# COLLECTED DATA:

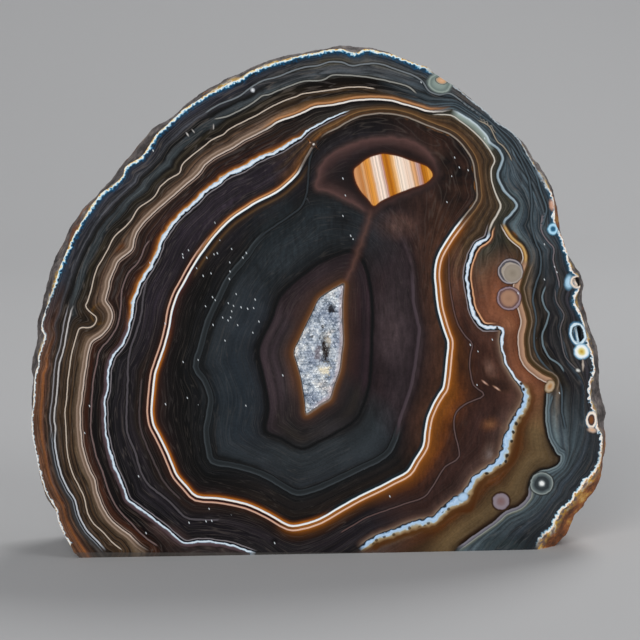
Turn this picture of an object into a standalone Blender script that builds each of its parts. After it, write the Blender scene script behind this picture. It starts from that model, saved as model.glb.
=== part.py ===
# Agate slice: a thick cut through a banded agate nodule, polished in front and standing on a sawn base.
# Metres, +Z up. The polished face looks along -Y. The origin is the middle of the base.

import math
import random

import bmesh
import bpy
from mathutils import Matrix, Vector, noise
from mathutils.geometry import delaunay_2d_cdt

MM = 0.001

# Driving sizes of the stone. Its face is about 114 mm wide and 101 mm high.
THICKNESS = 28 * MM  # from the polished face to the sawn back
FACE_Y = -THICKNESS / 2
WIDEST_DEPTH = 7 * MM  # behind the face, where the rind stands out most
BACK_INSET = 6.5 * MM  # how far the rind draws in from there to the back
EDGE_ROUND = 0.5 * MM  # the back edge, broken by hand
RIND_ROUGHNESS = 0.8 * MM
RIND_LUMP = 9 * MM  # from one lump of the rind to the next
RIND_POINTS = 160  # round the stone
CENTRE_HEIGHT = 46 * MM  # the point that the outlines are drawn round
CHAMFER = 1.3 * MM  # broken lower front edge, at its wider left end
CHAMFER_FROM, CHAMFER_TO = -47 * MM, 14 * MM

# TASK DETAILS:
Please repeat the material above, word for word and in full.

# RESPONSE FOR THIS EXERCISE:
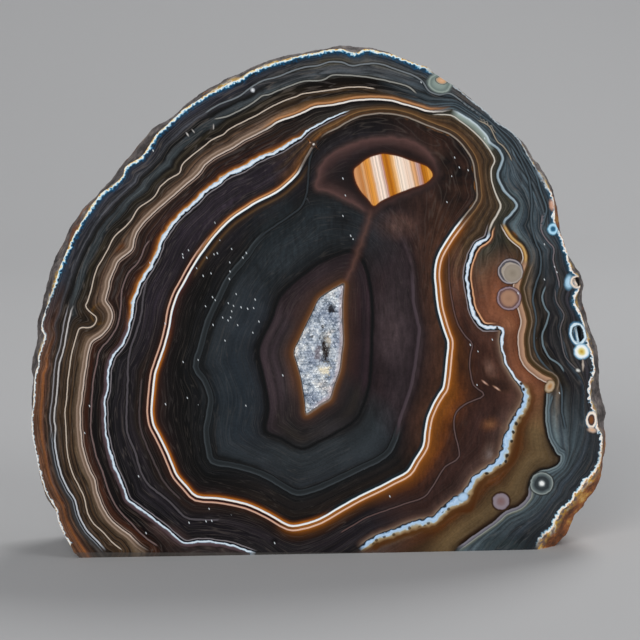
Turn this picture of an object into a standalone Blender script that builds each of its parts. After it, write the Blender scene script behind this picture. It starts from that model, saved as model.glb.
=== part.py ===
# Agate slice: a thick cut through a banded agate nodule, polished in front and standing on a sawn base.
# Metres, +Z up. The polished face looks along -Y. The origin is the middle of the base.

import math
import random

import bmesh
import bpy
from mathutils import Matrix, Vector, noise
from mathutils.geometry import delaunay_2d_cdt

MM = 0.001

# Driving sizes of the stone. Its face is about 114 mm wide and 101 mm high.
THICKNESS = 28 * MM  # from the polished face to the sawn back
FACE_Y = -THICKNESS / 2
WIDEST_DEPTH = 7 * MM  # behind the face, where the rind stands out most
BACK_INSET = 6.5 * MM  # how far the rind draws in from there to the back
EDGE_ROUND = 0.5 * MM  # the back edge, broken by hand
RIND_ROUGHNESS = 0.8 * MM
RIND_LUMP = 9 * MM  # from one lump of the rind to the next
RIND_POINTS = 160  # round the stone
CENTRE_HEIGHT = 46 * MM  # the point that the outlines are drawn round
CHAMFER = 1.3 * MM  # broken lower front edge, at its wider left end
CHAMFER_FROM, CHAMFER_TO = -47 * MM, 14 * MM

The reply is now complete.